Новый виток спирали в споре об авторстве “Тихого Дона” начался в годы перестройки и ельцинских реформ. Атака на Шолохова была важнейшей составной частью всеобъемлющей ревизии ценностей в нашей культуре, когда с “парохода современности” вновь сбрасывались классики — только уже не русской, как после революции 1917 года, а советской литературы.
Одной из самых агрессивных и бездоказательных попыток такого рода была передача ленинградского телевидения “Пятое колесо” (1990), где гипотеза Н. Медведевой-Томашевской и Р. Медведева об “авторе” (Крюков) и “соавторе” (Шолохов) “Тихого Дона” подавалась как якобы доказанная истина.
Но появились и новые ноты — растерянности и шатаний среди “антишолоховедов”, свидетельствующие, что научная критика этой гипотезы дала свои плоды. О растерянности “антишолоховедения” свидетельствовали, — как об этом писал Г. Хьетсо — отказ ряда “антишолоховедов” считать Крюкова возможным автором “Тихого Дона” и “выдвижение все более невероятных кандидатов в авторы эпопеи”, таких, к примеру, как малоизвестный журналист и критик В. Севский (Краснушкин), А. Серафимович и даже Николай Гумилев.
Новую попытку доказать истинность версии литературоведа Д*, вдохнуть в нее новую жизнь предприняли в 90-е годы историки А. Г. и С. Э. Макаровы в работе “Цветок-татарник. К истокам “Тихого Дона”, опубликованной в таком серьезном журнале, как “Новый мир” (1993, № 5, 6, 11), и вошедшей в сборник “Загадки и тайны “Тихого Дона”. К слову сказать, мое предложение ответить Макаровым на страницах “Нового мира” не встретило понимания и поддержки у руководства журнала.
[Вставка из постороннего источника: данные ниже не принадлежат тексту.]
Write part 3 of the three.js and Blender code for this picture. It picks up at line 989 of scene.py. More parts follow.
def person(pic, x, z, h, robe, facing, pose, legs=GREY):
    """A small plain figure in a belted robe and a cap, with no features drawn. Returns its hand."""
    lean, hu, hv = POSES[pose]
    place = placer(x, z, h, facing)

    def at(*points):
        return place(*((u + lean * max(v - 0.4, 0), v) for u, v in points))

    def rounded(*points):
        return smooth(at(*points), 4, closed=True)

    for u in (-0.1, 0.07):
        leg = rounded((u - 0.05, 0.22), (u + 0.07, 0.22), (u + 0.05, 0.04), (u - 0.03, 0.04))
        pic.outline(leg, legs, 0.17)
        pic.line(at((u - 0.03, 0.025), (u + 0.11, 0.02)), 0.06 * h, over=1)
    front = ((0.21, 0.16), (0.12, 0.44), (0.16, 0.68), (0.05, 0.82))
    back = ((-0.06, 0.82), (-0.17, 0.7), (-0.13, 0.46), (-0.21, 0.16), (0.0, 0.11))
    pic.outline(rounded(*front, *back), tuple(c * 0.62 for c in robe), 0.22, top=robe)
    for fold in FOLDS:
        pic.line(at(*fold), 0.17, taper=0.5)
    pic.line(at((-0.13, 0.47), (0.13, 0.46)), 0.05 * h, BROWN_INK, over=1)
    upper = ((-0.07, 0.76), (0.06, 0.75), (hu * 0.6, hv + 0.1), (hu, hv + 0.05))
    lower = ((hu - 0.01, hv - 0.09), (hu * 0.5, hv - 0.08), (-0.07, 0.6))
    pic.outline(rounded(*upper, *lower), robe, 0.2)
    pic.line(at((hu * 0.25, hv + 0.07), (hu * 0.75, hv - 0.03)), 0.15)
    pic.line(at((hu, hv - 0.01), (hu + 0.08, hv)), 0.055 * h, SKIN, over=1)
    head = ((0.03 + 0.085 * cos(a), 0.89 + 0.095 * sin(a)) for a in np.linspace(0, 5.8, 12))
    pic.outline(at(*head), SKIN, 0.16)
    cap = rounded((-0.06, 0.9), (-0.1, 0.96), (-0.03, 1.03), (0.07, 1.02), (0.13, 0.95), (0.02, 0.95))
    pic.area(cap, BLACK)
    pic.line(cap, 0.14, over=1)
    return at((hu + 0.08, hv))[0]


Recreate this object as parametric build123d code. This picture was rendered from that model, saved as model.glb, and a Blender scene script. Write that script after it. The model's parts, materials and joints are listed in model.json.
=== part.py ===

Л. Кацис, принадлежащий к новому поколению “антишолоховедов”, невысоко оценил их труд. С самого начала, — пишет он, — “Макаровы были абсолютно уверены в правоте И. Н. Медведевой-Томашевской, а к другим работам относились пренебрежительно и свысока...
Что же нового внесли Макаровы в решение вопроса об авторстве “Тихого Дона”? Они попытались сравнить ряд мемуарных источников по истории Гражданской войны на Дону с текстом “Тихого Дона” и выявили, что многие из них вошли в роман с минимальной текстуальной правкой. Они же показали, что большая часть материалов такого рода приходится на третью и четвертую части романа.
Выше уже говорилось, что подавляющая часть как редких “красных”, так и белогвардейских источников, использованных в романе, называлась и самим Шолоховым, и многими шолоховедами. Макаровы же лишь с удивительным педантизмом сопоставили эти источники с текстом романа, продемонстрировав объем включенных в него источников. В этой части их работа может быть признана вполне полезным прикладным исследованием. Настораживает другое: какое отношение все это имеет к проблеме авторства? Ведь установление любого количества и качества источников, легших в основу того или иного художественного текста, никогда не было признаком плагиата или заимствования”.
Справедливое замечание, относящееся к большей части работы Макаровых.
И тем не менее в конечном счете их исследование посвящено проблеме авторства “Тихого Дона” и считается одним из серьезных в “антишолоховедении” — прежде всего из-за глав, где анализируются источники романа.